Instructions for the task: All of the material below is to be repeated exactly.

··········

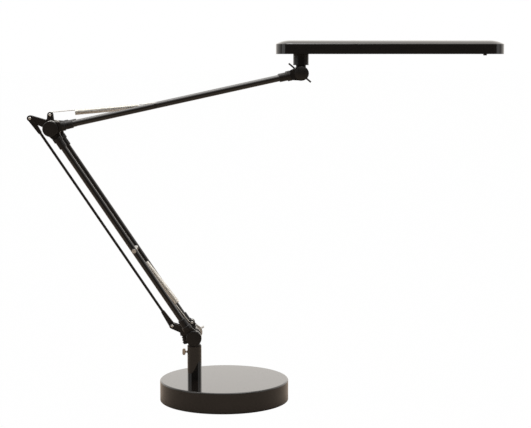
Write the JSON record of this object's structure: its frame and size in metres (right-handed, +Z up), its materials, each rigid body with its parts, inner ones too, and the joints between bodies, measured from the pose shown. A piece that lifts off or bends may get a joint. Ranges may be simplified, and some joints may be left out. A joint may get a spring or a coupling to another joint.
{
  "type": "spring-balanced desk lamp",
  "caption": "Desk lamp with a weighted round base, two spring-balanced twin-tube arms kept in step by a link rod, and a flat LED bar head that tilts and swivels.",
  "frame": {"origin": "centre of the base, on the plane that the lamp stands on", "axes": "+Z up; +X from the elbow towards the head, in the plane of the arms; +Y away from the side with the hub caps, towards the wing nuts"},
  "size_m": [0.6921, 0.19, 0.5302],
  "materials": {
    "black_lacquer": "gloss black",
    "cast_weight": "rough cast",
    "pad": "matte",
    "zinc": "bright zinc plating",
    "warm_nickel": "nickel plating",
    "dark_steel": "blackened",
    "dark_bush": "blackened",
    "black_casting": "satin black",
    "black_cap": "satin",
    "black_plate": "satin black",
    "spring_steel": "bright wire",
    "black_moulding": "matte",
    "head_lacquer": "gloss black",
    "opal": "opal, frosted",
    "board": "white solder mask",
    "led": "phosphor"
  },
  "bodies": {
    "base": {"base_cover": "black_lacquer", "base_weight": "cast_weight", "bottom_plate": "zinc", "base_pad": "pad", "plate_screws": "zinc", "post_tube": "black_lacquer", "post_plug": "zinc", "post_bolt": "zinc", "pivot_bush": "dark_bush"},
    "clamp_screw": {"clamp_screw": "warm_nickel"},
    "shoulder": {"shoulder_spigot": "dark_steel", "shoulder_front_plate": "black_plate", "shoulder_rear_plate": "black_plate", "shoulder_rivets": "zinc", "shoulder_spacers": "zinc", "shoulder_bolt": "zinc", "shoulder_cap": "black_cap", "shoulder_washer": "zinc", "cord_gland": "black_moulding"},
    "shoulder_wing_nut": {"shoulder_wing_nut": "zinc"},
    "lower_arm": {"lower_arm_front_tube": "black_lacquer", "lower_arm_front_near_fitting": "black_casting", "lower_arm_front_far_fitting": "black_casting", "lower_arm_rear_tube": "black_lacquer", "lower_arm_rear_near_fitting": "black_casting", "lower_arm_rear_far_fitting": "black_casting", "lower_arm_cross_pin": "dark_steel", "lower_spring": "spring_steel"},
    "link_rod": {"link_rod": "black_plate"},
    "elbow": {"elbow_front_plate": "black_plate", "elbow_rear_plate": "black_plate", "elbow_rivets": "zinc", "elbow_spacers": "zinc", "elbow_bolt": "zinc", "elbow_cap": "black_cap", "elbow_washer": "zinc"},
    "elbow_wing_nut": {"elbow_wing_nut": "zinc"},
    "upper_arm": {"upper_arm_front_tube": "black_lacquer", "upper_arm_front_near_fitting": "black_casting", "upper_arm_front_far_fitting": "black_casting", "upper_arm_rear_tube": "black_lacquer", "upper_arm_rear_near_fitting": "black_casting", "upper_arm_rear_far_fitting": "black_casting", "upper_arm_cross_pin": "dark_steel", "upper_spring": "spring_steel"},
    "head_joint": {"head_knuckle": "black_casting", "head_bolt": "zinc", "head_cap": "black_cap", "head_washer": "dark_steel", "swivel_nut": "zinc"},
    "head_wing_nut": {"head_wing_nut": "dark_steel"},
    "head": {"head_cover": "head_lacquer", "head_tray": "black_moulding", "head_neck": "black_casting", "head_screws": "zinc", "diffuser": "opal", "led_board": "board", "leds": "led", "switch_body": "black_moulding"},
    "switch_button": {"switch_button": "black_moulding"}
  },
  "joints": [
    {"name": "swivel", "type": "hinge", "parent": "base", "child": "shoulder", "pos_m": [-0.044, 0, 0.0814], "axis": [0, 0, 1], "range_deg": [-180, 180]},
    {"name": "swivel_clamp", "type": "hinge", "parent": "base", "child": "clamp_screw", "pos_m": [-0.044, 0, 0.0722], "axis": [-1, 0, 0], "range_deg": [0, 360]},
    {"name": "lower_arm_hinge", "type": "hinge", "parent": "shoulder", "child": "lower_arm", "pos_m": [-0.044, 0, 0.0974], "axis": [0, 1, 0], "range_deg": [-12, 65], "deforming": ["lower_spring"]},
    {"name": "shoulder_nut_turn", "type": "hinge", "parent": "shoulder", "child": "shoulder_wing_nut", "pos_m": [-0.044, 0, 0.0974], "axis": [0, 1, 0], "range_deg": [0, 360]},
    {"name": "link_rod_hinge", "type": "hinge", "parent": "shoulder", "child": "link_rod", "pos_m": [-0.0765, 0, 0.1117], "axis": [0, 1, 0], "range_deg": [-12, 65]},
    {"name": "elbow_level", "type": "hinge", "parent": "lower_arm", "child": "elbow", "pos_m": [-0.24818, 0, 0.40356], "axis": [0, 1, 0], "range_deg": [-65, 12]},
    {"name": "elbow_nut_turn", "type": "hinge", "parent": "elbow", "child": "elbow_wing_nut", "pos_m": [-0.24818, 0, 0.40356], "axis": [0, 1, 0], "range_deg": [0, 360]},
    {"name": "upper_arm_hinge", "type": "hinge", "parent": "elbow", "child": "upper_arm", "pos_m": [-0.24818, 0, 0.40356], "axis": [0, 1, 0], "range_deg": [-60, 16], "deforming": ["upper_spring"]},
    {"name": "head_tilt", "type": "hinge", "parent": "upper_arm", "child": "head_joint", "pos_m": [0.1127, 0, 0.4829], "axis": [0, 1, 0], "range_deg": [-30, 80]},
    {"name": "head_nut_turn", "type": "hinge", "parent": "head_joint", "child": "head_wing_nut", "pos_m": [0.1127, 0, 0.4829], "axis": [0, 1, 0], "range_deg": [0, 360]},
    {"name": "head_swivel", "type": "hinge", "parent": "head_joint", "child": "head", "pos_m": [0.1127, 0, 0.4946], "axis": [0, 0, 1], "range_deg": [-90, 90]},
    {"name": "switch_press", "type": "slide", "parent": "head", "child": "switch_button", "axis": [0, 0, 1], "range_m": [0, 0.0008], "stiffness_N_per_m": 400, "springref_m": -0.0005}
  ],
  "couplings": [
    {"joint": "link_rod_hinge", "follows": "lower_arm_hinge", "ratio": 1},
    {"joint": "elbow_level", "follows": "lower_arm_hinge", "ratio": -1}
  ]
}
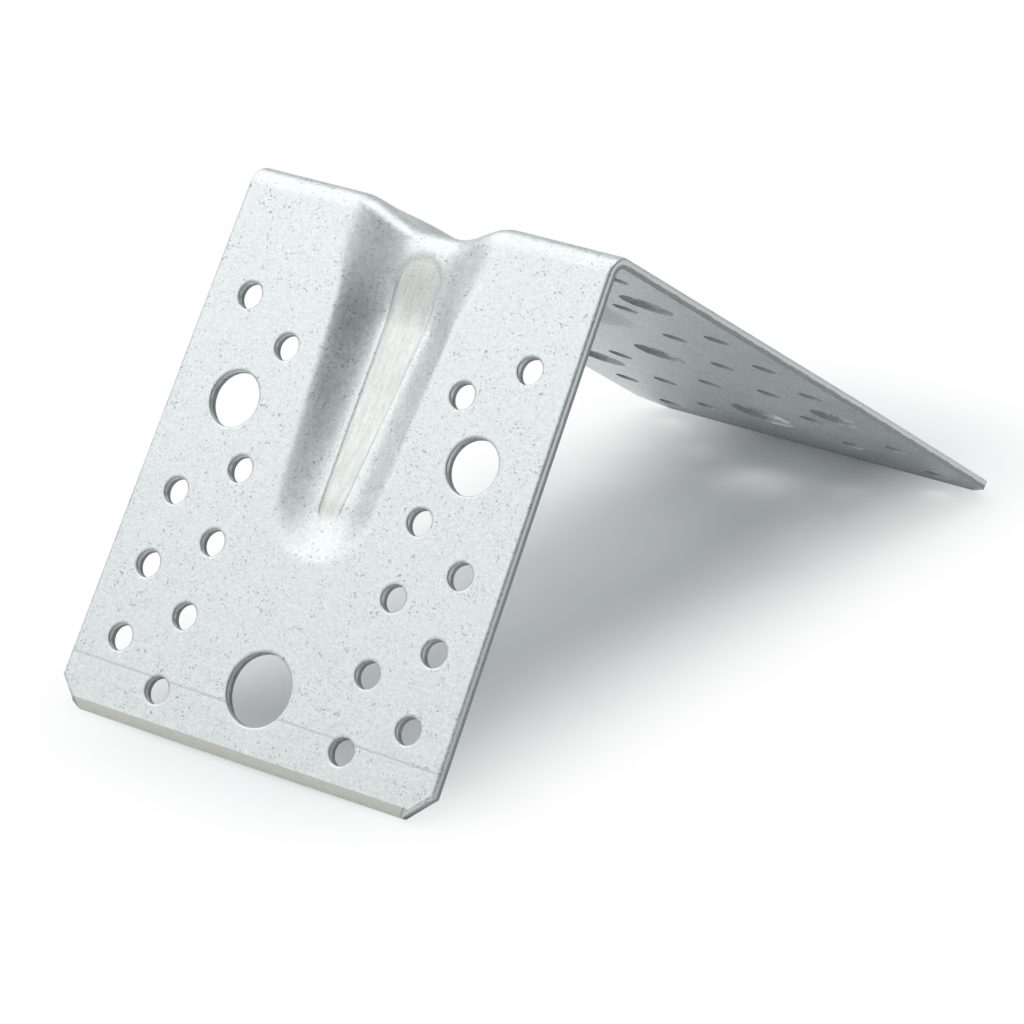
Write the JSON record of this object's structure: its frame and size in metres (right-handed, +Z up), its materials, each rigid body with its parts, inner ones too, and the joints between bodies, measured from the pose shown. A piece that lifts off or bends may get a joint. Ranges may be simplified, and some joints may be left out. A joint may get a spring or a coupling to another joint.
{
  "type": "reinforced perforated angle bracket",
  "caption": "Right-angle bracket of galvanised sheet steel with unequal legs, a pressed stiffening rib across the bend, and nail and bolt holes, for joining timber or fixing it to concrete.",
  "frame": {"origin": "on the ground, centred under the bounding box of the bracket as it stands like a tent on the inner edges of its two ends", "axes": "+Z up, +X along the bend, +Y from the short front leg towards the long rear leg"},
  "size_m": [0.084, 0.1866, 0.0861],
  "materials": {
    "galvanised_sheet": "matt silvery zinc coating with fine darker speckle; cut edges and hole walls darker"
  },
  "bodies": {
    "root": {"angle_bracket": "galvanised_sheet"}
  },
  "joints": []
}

··········

Exercise result:
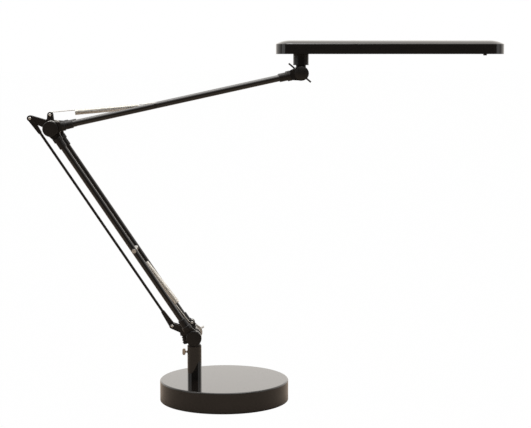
Write the JSON record of this object's structure: its frame and size in metres (right-handed, +Z up), its materials, each rigid body with its parts, inner ones too, and the joints between bodies, measured from the pose shown. A piece that lifts off or bends may get a joint. Ranges may be simplified, and some joints may be left out. A joint may get a spring or a coupling to another joint.
{
  "type": "spring-balanced desk lamp",
  "caption": "Desk lamp with a weighted round base, two spring-balanced twin-tube arms kept in step by a link rod, and a flat LED bar head that tilts and swivels.",
  "frame": {"origin": "centre of the base, on the plane that the lamp stands on", "axes": "+Z up; +X from the elbow towards the head, in the plane of the arms; +Y away from the side with the hub caps, towards the wing nuts"},
  "size_m": [0.6921, 0.19, 0.5302],
  "materials": {
    "black_lacquer": "gloss black",
    "cast_weight": "rough cast",
    "pad": "matte",
    "zinc": "bright zinc plating",
    "warm_nickel": "nickel plating",
    "dark_steel": "blackened",
    "dark_bush": "blackened",
    "black_casting": "satin black",
    "black_cap": "satin",
    "black_plate": "satin black",
    "spring_steel": "bright wire",
    "black_moulding": "matte",
    "head_lacquer": "gloss black",
    "opal": "opal, frosted",
    "board": "white solder mask",
    "led": "phosphor"
  },
  "bodies": {
    "base": {"base_cover": "black_lacquer", "base_weight": "cast_weight", "bottom_plate": "zinc", "base_pad": "pad", "plate_screws": "zinc", "post_tube": "black_lacquer", "post_plug": "zinc", "post_bolt": "zinc", "pivot_bush": "dark_bush"},
    "clamp_screw": {"clamp_screw": "warm_nickel"},
    "shoulder": {"shoulder_spigot": "dark_steel", "shoulder_front_plate": "black_plate", "shoulder_rear_plate": "black_plate", "shoulder_rivets": "zinc", "shoulder_spacers": "zinc", "shoulder_bolt": "zinc", "shoulder_cap": "black_cap", "shoulder_washer": "zinc", "cord_gland": "black_moulding"},
    "shoulder_wing_nut": {"shoulder_wing_nut": "zinc"},
    "lower_arm": {"lower_arm_front_tube": "black_lacquer", "lower_arm_front_near_fitting": "black_casting", "lower_arm_front_far_fitting": "black_casting", "lower_arm_rear_tube": "black_lacquer", "lower_arm_rear_near_fitting": "black_casting", "lower_arm_rear_far_fitting": "black_casting", "lower_arm_cross_pin": "dark_steel", "lower_spring": "spring_steel"},
    "link_rod": {"link_rod": "black_plate"},
    "elbow": {"elbow_front_plate": "black_plate", "elbow_rear_plate": "black_plate", "elbow_rivets": "zinc", "elbow_spacers": "zinc", "elbow_bolt": "zinc", "elbow_cap": "black_cap", "elbow_washer": "zinc"},
    "elbow_wing_nut": {"elbow_wing_nut": "zinc"},
    "upper_arm": {"upper_arm_front_tube": "black_lacquer", "upper_arm_front_near_fitting": "black_casting", "upper_arm_front_far_fitting": "black_casting", "upper_arm_rear_tube": "black_lacquer", "upper_arm_rear_near_fitting": "black_casting", "upper_arm_rear_far_fitting": "black_casting", "upper_arm_cross_pin": "dark_steel", "upper_spring": "spring_steel"},
    "head_joint": {"head_knuckle": "black_casting", "head_bolt": "zinc", "head_cap": "black_cap", "head_washer": "dark_steel", "swivel_nut": "zinc"},
    "head_wing_nut": {"head_wing_nut": "dark_steel"},
    "head": {"head_cover": "head_lacquer", "head_tray": "black_moulding", "head_neck": "black_casting", "head_screws": "zinc", "diffuser": "opal", "led_board": "board", "leds": "led", "switch_body": "black_moulding"},
    "switch_button": {"switch_button": "black_moulding"}
  },
  "joints": [
    {"name": "swivel", "type": "hinge", "parent": "base", "child": "shoulder", "pos_m": [-0.044, 0, 0.0814], "axis": [0, 0, 1], "range_deg": [-180, 180]},
    {"name": "swivel_clamp", "type": "hinge", "parent": "base", "child": "clamp_screw", "pos_m": [-0.044, 0, 0.0722], "axis": [-1, 0, 0], "range_deg": [0, 360]},
    {"name": "lower_arm_hinge", "type": "hinge", "parent": "shoulder", "child": "lower_arm", "pos_m": [-0.044, 0, 0.0974], "axis": [0, 1, 0], "range_deg": [-12, 65], "deforming": ["lower_spring"]},
    {"name": "shoulder_nut_turn", "type": "hinge", "parent": "shoulder", "child": "shoulder_wing_nut", "pos_m": [-0.044, 0, 0.0974], "axis": [0, 1, 0], "range_deg": [0, 360]},
    {"name": "link_rod_hinge", "type": "hinge", "parent": "shoulder", "child": "link_rod", "pos_m": [-0.0765, 0, 0.1117], "axis": [0, 1, 0], "range_deg": [-12, 65]},
    {"name": "elbow_level", "type": "hinge", "parent": "lower_arm", "child": "elbow", "pos_m": [-0.24818, 0, 0.40356], "axis": [0, 1, 0], "range_deg": [-65, 12]},
    {"name": "elbow_nut_turn", "type": "hinge", "parent": "elbow", "child": "elbow_wing_nut", "pos_m": [-0.24818, 0, 0.40356], "axis": [0, 1, 0], "range_deg": [0, 360]},
    {"name": "upper_arm_hinge", "type": "hinge", "parent": "elbow", "child": "upper_arm", "pos_m": [-0.24818, 0, 0.40356], "axis": [0, 1, 0], "range_deg": [-60, 16], "deforming": ["upper_spring"]},
    {"name": "head_tilt", "type": "hinge", "parent": "upper_arm", "child": "head_joint", "pos_m": [0.1127, 0, 0.4829], "axis": [0, 1, 0], "range_deg": [-30, 80]},
    {"name": "head_nut_turn", "type": "hinge", "parent": "head_joint", "child": "head_wing_nut", "pos_m": [0.1127, 0, 0.4829], "axis": [0, 1, 0], "range_deg": [0, 360]},
    {"name": "head_swivel", "type": "hinge", "parent": "head_joint", "child": "head", "pos_m": [0.1127, 0, 0.4946], "axis": [0, 0, 1], "range_deg": [-90, 90]},
    {"name": "switch_press", "type": "slide", "parent": "head", "child": "switch_button", "axis": [0, 0, 1], "range_m": [0, 0.0008], "stiffness_N_per_m": 400, "springref_m": -0.0005}
  ],
  "couplings": [
    {"joint": "link_rod_hinge", "follows": "lower_arm_hinge", "ratio": 1},
    {"joint": "elbow_level", "follows": "lower_arm_hinge", "ratio": -1}
  ]
}
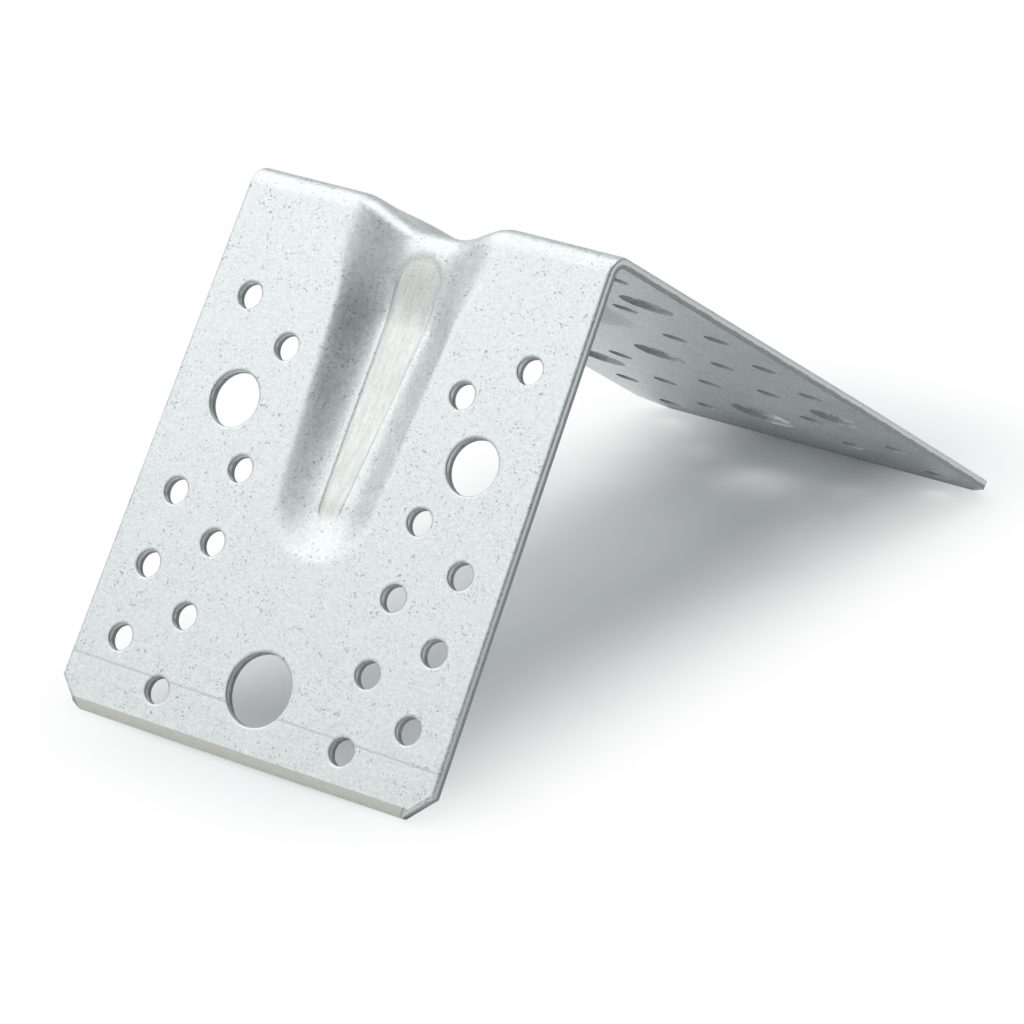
Write the JSON record of this object's structure: its frame and size in metres (right-handed, +Z up), its materials, each rigid body with its parts, inner ones too, and the joints between bodies, measured from the pose shown. A piece that lifts off or bends may get a joint. Ranges may be simplified, and some joints may be left out. A joint may get a spring or a coupling to another joint.
{
  "type": "reinforced perforated angle bracket",
  "caption": "Right-angle bracket of galvanised sheet steel with unequal legs, a pressed stiffening rib across the bend, and nail and bolt holes, for joining timber or fixing it to concrete.",
  "frame": {"origin": "on the ground, centred under the bounding box of the bracket as it stands like a tent on the inner edges of its two ends", "axes": "+Z up, +X along the bend, +Y from the short front leg towards the long rear leg"},
  "size_m": [0.084, 0.1866, 0.0861],
  "materials": {
    "galvanised_sheet": "matt silvery zinc coating with fine darker speckle; cut edges and hole walls darker"
  },
  "bodies": {
    "root": {"angle_bracket": "galvanised_sheet"}
  },
  "joints": []
}